More importantly, though, we must recognize that making these reactionary efforts our main contribution to the fight against oppression is not enough. Those who perpetuate hatred and prejudice love reactionaries. Feed on them. They recognize, unlike most of us, that reaction to an instance of discrimination can only ever halt that specific instance. By prioritizing the ability to respond to and diffuse instances of discrimination and hatred in our immediate, personal lives, we neglect the larger, systemic issues of oppression. So no, I won’t tell you my favorite headlock to deal with misogynists, or my wittiest come-back for Islamophobes. Instead I’ll try to express the importance of being pro-active in the fight against hatred. To make you realize that by actively engaging with and appreciating marginalized cultures, you are helping to create a society in which instances of prejudice are prevented, rather than just opposed.

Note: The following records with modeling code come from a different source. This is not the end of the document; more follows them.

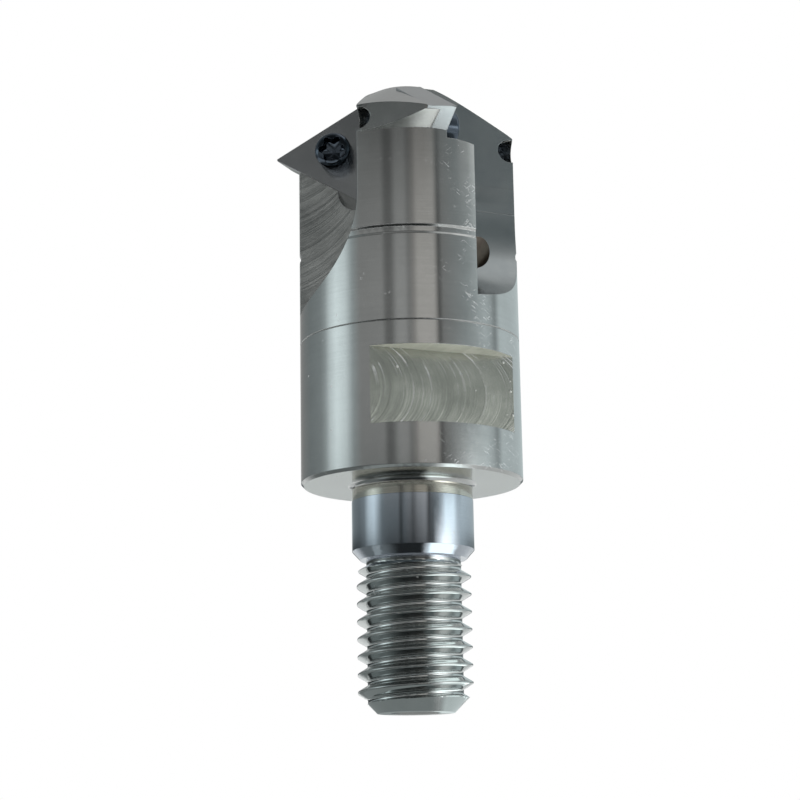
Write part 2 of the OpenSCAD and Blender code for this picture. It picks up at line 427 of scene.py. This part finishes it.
# The finishes of the head, by the names that sort_face gives
steels = {
    "turned": metal("turned_steel", (0.46, 0.465, 0.46), (0.40, 0.405, 0.40), 0.13, turned_marks,
                    marks_height=0.0004, speck=0.35, aniso=0.6, wear_and_painted_highlight=scratches),
    "ground": metal("ground_steel", (0.46, 0.495, 0.545), (0.42, 0.455, 0.505), 0.085, turned_marks,
                    marks_height=0.0002, speck=0.25, aniso=0.3),
    "collar": metal("collar_steel", (0.54, 0.525, 0.47), (0.43, 0.42, 0.37), 0.13, turned_marks,
                    marks_height=0.0012, speck=0.3, aniso=0.4),
    "milled": metal("milled_steel", (0.43, 0.435, 0.43), (0.36, 0.37, 0.365), 0.26, plain_marks,
                    marks_height=0.002),
    # The swirls paint a highlight over the flat's milling arcs.
    "flat": metal("flat_steel", (0.50, 0.51, 0.46), (0.33, 0.34, 0.305), 0.24, flat_marks,
                  marks_height=0.02, speck=0.3, wear_and_painted_highlight=swirl_marks_and_painted_highlight),
    # The ledges' near-white, hardly metallic colour is a painted highlight.
    "ledge": metal("ledge_painted_highlight", (1.0, 1.0, 0.88), (0.68, 0.68, 0.57), 0.34, flat_marks,
                   marks_height=0.03, metallic=0.1),
    "seat": metal("seat_steel", (0.29, 0.32, 0.305), (0.265, 0.29, 0.28), 0.14, turned_marks,
                  marks_height=0.0006, speck=0.2, aniso=0.4),
    "wall": metal("wall_steel", (0.33, 0.35, 0.355), (0.28, 0.30, 0.31), 0.22, plain_marks,
                  marks_height=0.001),
    # The ridge's near-white at its right end is a painted highlight, and its dark left end painted
    # shade.
    "ridge": metal("ridge_steel_painted_highlight", (0.95, 0.96, 0.93), (0.24, 0.25, 0.24), 0.36, ridge_painted_highlight_and_marks,
                   marks_height=0.001, metallic=0.4),
    # The near-black brown inside the bores and outlets is painted shade of the hollows.
    "bore": metal("bore_painted_shade", (0.19, 0.165, 0.14), (0.06, 0.05, 0.045), 0.36, plain_marks,
                  marks_height=0.004),
}
for n in TEETH:
    steels[f"gullet_{n + 1}"] = metal(f"gullet_steel_{n + 1}", (0.68, 0.695, 0.68),
                                      (0.38, 0.395, 0.39), 0.30, gullet_marks(n), marks_height=0.045)
thread_steel = metal("thread_steel", (0.55, 0.565, 0.56), (0.49, 0.51, 0.505), 0.09, plain_marks,
                     marks_height=0.0006, edge=0.03, grain=0.04, speck=0.3)
carbide = metal("carbide", (0.50, 0.51, 0.52), (0.43, 0.44, 0.45), 0.24, plain_marks,
                marks_height=0.0008, edge=0.05)
black = black_oxide()


# The head


def tooth_axes(n):
    """Outwards through tooth n, and ahead of its rake face."""
    a = math.radians(tooth_angle(n))
    return Vector((math.cos(a), math.sin(a), 0)), Vector((-math.sin(a), math.cos(a), 0))


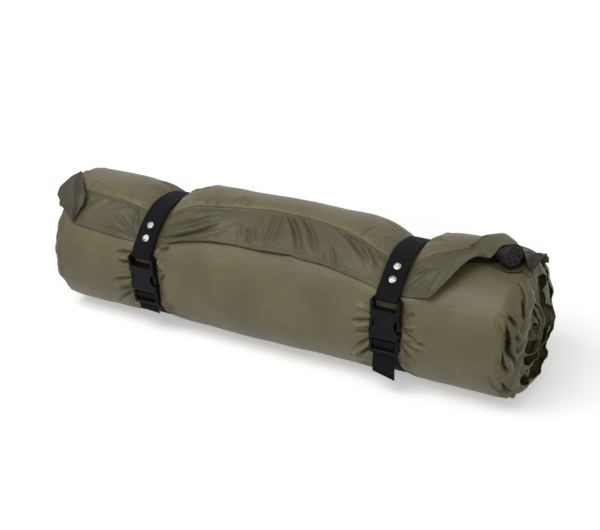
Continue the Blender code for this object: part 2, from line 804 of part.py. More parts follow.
def make_female(side, seat):
    """The half with the pocket, the two round side windows and the strap bar."""
    half = BUCKLE_HALF_WIDTH
    corner = 5.5 * MM
    shape = mirrored(
        [(half - 2 * MM, MOUTH_Y), (half - 0.5 * MM, MOUTH_Y + 1.2 * MM), (half, MOUTH_Y + 6 * MM)]
        + [(half, 13 * MM), (half - 0.8 * MM, 17 * MM), (half - 0.4 * MM, FEMALE_TOP - corner - 4 * MM)]
        + arc((half - corner, FEMALE_TOP - corner), corner, 0, 90, 4)
    )
    female = add(
        f"{side}_buckle_female",
        outline_mesh("female", [shape], 0, BUCKLE_THICK),
        "black_acetal",
        seat,
    )
    soften_edges(female, 1.1 * MM)
    inner = half - WALL
    pocket = mirrored(
        [(inner, MOUTH_Y - 2 * MM), (inner, POCKET_TOP - 4 * MM), (inner - 4 * MM, POCKET_TOP)]
    )
    cutter = outline_mesh("pocket", [pocket], WALL, BUCKLE_THICK - WALL)
    boolean(female, add_cutter(f"{side}_pocket", cutter, seat))
    for hand, sign in (("a", 1), ("b", -1)):
        round_cut = turned_mesh(
            "window",
            [(0, -1 * MM), (WINDOW_RADIUS, -1 * MM), (WINDOW_RADIUS, BUCKLE_THICK + 1 * MM), (0, BUCKLE_THICK + 1 * MM)],
            28,
        )
        centre = (sign * WINDOW_CENTRE[0], WINDOW_CENTRE[1], 0)
        boolean(female, add_cutter(f"{side}_window_{hand}", round_cut, seat, centre))
    slot_top = FEMALE_TOP - BAR
    slot = mirrored(
        arc((SLOT_HALF - 1.5 * MM, slot_top - SLOT_LENGTH + 1.5 * MM), 1.5 * MM, -90, 0, 2)
        + [(SLOT_HALF, slot_top - 0.4 * MM), (SLOT_HALF - 0.4 * MM, slot_top)]
    )
    slot_cutter = outline_mesh("slot", [slot], -1 * MM, BUCKLE_THICK + 1 * MM)
    boolean(female, add_cutter(f"{side}_slot", slot_cutter, seat))
    bar_low = BAR_HEIGHT - BAR / 2
    for label, low, high in (("back", -1 * MM, bar_low), ("front", bar_low + BAR, BUCKLE_THICK + 1 * MM)):
        cut = box_mesh(
            "bar_" + label,
            (-SLOT_HALF, slot_top - 1 * MM, low),
            (SLOT_HALF, FEMALE_TOP + 1 * MM, high),
        )
        boolean(female, add_cutter(f"{side}_bar_{label}", cut, seat))


def make_male(side, seat):
    """The half with the guide tongue, the ladder of two bars and its side rails."""
    half = BUCKLE_HALF_WIDTH - 0.7 * MM
    fit = BUCKLE_HALF_WIDTH - WALL - SLIDE_FIT
    low = WALL + SLIDE_FIT
    high = BUCKLE_THICK - WALL - SLIDE_FIT
    hole = WEB_WIDTH / 2 + 0.5 * MM
    frame = mirrored(
        [(half - 2.5 * MM, FRAME_BOTTOM), (half - 0.5 * MM, FRAME_BOTTOM + 2 * MM)]
        + [(half, MOUTH_Y - 6 * MM), (half, MOUTH_Y - 0.4 * MM)]
    )
    upper_slot = mirrored([(hole, -16.6 * MM), (hole, -12.5 * MM)])
    lower_slot = mirrored([(hole, -25.8 * MM), (hole, -19.6 * MM)])
    male = add(
        f"{side}_buckle_male",
        outline_mesh("male", [frame, upper_slot, lower_slot], low - 0.2 * MM, high),
        "black_acetal",
        seat,
    )
    soften_edges(male, 0.6 * MM, 1)
    tongue = mirrored(
        [(fit - 0.5 * MM, -12.4 * MM), (fit, -10.3 * MM), (5.2 * MM, -10.3 * MM)]
        + [(4.4 * MM, -6 * MM), (3.4 * MM, 9.5 * MM), (2 * MM, 11 * MM)]
    )
    tongue_mesh = outline_mesh("tongue", [tongue], low, high)
    boolean(male, add_cutter(f"{side}_tongue", tongue_mesh, seat), "UNION")
    thin_front = box_mesh("thin_front", (-hole, -20.2 * MM, 5.2 * MM), (hole, -15.6 * MM, high + 1 * MM))
    boolean(male, add_cutter(f"{side}_upper_bar", thin_front, seat))
    thin_back = box_mesh("thin_back", (-hole, FRAME_BOTTOM - 1 * MM, 0), (hole, -25.2 * MM, 4.1 * MM))
    boolean(male, add_cutter(f"{side}_lower_bar", thin_back, seat))


def make_arm(side, hand, sign, seat):
    """A spring arm that pivots at its root, with the pad that fills the female's window."""
    px, py = ARM_PIVOT
    inner = BUCKLE_HALF_WIDTH - WALL
    shape = arc((0, 0), ARM_ROOT, 180, 360, 6)
    shape += [(x * MM - px, y * MM - py) for x, y in [(14.7, -2.0)]]
    shape += [(inner + 1.2 * MM - px, -2.0 * MM - py)]
    shape += [
        (x * MM - px, y * MM - py)
        for x, y in [(17.0, 1.5), (17.0, 5.5), (16.3, 9.5), (14.8, 12.4), (13.3, 12.8), (12.5, 11.4), (13.2, 6), (12.7, 1)]
    ]
    if sign < 0:
        shape = [(-x, y) for x, y in reversed(shape)]
    low = WALL + SLIDE_FIT
    high = BUCKLE_THICK - WALL - SLIDE_FIT
    joint = empty(f"{side}_arm_{hand}_pivot", (sign * px, py, 0), parent=seat)
    arm = add(f"{side}_buckle_arm_{hand}", outline_mesh("arm", [shape], low, high), "black_acetal", joint)
    soften_edges(arm, 0.4 * MM, 1)


def make_buckle(side):
    angle = BUCKLE_ANGLE[side]
    seat = empty(
        f"{side}_buckle_seat",
        (STRAP_X[side], -BUCKLE_SEAT * math.cos(angle), AXIS_HEIGHT + BUCKLE_SEAT * math.sin(angle)),
        (math.pi / 2 - angle, 0, 0),
    )
    make_female(side, seat)
    make_male(side, seat)
    make_arm(side, "a", 1, seat)
    make_arm(side, "b", -1, seat)


# Valve

def make_valve():
    """The twist valve on the mat's cut corner, its z axis pointing out of the cap."""
    axis = empty(
        "valve_axis",
        (VALVE_FACE[0], VALVE_FACE[1], AXIS_HEIGHT + VALVE_HEIGHT),
        (math.pi / 2, 0, math.pi / 2 - VALVE_DIRECTION),
    )
    bore = CAP_RADIUS - CAP_WALL
    seal_top = -CAP_FACE - GAP
    seat_top = seal_top - SEAL_THICK - GAP
    collar_top = -CAP_LENGTH - GAP
    ring_height = collar_top + 4 * MM

    cap = [
        (0, 0),
        (4.0 * MM, 0),
        (4.3 * MM, -0.35 * MM),
        (8.8 * MM, -0.35 * MM),
        (9.2 * MM, 0),
        (CAP_RADIUS - 1.6 * MM, -0.1 * MM),
        (CAP_RADIUS - 0.4 * MM, -0.9 * MM),
        (CAP_RADIUS, -2.2 * MM),
        (CAP_RADIUS, -CAP_LENGTH + 0.5 * MM),
        (CAP_RADIUS - 0.5 * MM, -CAP_LENGTH),
        (bore, -CAP_LENGTH),
        (bore, -CAP_FACE),
        (0, -CAP_FACE),
    ]
    cap_object = add("valve_cap", turned_mesh("valve_cap", cap, 32), "valve_plastic", axis)
    for vent in range(VENTS):
        around = TURN * vent / VENTS
        drill = [(0, -4 * MM), (VENT_RADIUS, -4 * MM), (VENT_RADIUS, 1 * MM), (0, 1 * MM)]
        hole = turned_mesh("vent", drill, 10)
        place = (VENT_CIRCLE * math.cos(around), VENT_CIRCLE * math.sin(around), 0)
        boolean(cap_object, add_cutter(f"vent_{vent}", hole, axis, place))

    seal = [
        (0, seal_top),
        (STEM_RADIUS - 0.3 * MM, seal_top),
        (STEM_RADIUS, seal_top - 0.4 * MM),
        (STEM_RADIUS, seal_top - SEAL_THICK),
        (BORE_RADIUS - GAP, seal_top - SEAL_THICK),
        (BORE_RADIUS - 1.2 * MM, seal_top - SEAL_THICK - 1.6 * MM),
        (0, seal_top - SEAL_THICK - 2 * MM),
    ]
    add("valve_seal", turned_mesh("valve_seal", seal, 24), "orange_silicone", axis)

    ring_profile = [
        (STEM_RADIUS + GAP + RING_SECTION * (1 + math.cos(a)), ring_height + RING_SECTION * math.sin(a))
        for a in (TURN * i / 8 for i in range(8))
    ]
    add("valve_o_ring", turned_mesh("valve_o_ring", ring_profile, 24), "black_rubber", axis)

    bottom = -VALVE_LENGTH
    shoulder = ring_height - RING_SECTION - GAP
    base = [
        (BORE_RADIUS, seat_top),
        (STEM_RADIUS - 0.5 * MM, seat_top),
        (STEM_RADIUS, seat_top - 0.5 * MM),
        (STEM_RADIUS, shoulder),
        (bore - GAP, shoulder),
        (bore - GAP, collar_top),
        (CAP_RADIUS - 0.4 * MM, collar_top),
        (CAP_RADIUS, collar_top - 0.4 * MM),
        (CAP_RADIUS, bottom + 2 * MM),
        (CAP_RADIUS - 2 * MM, bottom),
        (BORE_RADIUS, bottom),
    ]
    base_object = add("valve_base", turned_mesh("valve_base", base, 32), "valve_plastic", axis)
    half_length, depth, thick = TANG
    tang = mirrored(
        [(half_length * 0.25, bottom - depth), (half_length, bottom - 0.45 * depth)]
        + [(half_length * 0.96, bottom + 1 * MM), (8 * MM, bottom + 1 * MM)]
    )
    tang_mesh = outline_mesh("tang", [tang], -thick / 2, thick / 2)
    union = add_cutter("tang_blank", tang_mesh, axis, (0, -TANG_DROP, 0), (math.pi / 2, 0, 0))
    boolean(base_object, union, "UNION")


def build():
    clear_scene()
    Kit.parts = collection("self_inflating_mat")
    Kit.cutters = collection("cutters")
    make_mat()
    for side in STRAP_X:
        make_strap(side)
        make_buckle(side)
    make_valve()


build()
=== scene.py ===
"""Looks for a rolled self-inflating sleeping mat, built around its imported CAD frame.

Laid out as a Blender add-on and run as a script.  Its operators build the stage, the rolled mat, its
loose welded end, its crumpled side hems and its webbing, and finish the buckles, rivets and valve.
Angles round the roll are 0 at the front (-Y), 90 degrees at the top and 180 degrees at the back.
"""

import math

import bmesh
import bpy
import numpy as np
from bpy.props import FloatProperty, FloatVectorProperty, PointerProperty
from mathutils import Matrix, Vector
from mathutils.geometry import convex_hull_2d


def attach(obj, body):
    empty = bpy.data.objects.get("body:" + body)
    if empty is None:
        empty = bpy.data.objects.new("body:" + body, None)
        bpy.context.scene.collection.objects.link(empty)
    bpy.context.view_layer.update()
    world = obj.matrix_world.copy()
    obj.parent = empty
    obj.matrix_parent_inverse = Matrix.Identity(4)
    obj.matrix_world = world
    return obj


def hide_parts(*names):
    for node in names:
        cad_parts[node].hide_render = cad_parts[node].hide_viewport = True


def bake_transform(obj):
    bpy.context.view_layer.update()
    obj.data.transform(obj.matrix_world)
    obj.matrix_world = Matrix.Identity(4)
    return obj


bl_info = {
    "name": "Rolled Sleeping Mat",
    "version": (1, 0, 0),
    "blender": (4, 5, 0),
    "location": "View3D > Sidebar > Sleeping Mat",
    "description": "Builds a rolled self-inflating sleeping mat with its straps, buckles and valve",
    "category": "Object",
}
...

I realize that none of these things bring the same exhilaration as shutting down some punk on the commute from work (nor are they as social media friendly), but they do have much further-reaching effects. Just like one of the main issues of prejudice in modern America is the way it is being normalized, we must in turn fight to re-normalize the multi-cultural. Our final goal should not be merely to dismantle systems of hatred and discrimination, but to make love and acceptance the pervasive norm. So yes, practice your arm-bars and verbal Jiu-Jitsu, but more importantly make it a practice to step outside of your culture, even to step outside the idea of cultures as being defined solely by their struggles, and hopefully learn something about the people you’re trying to help.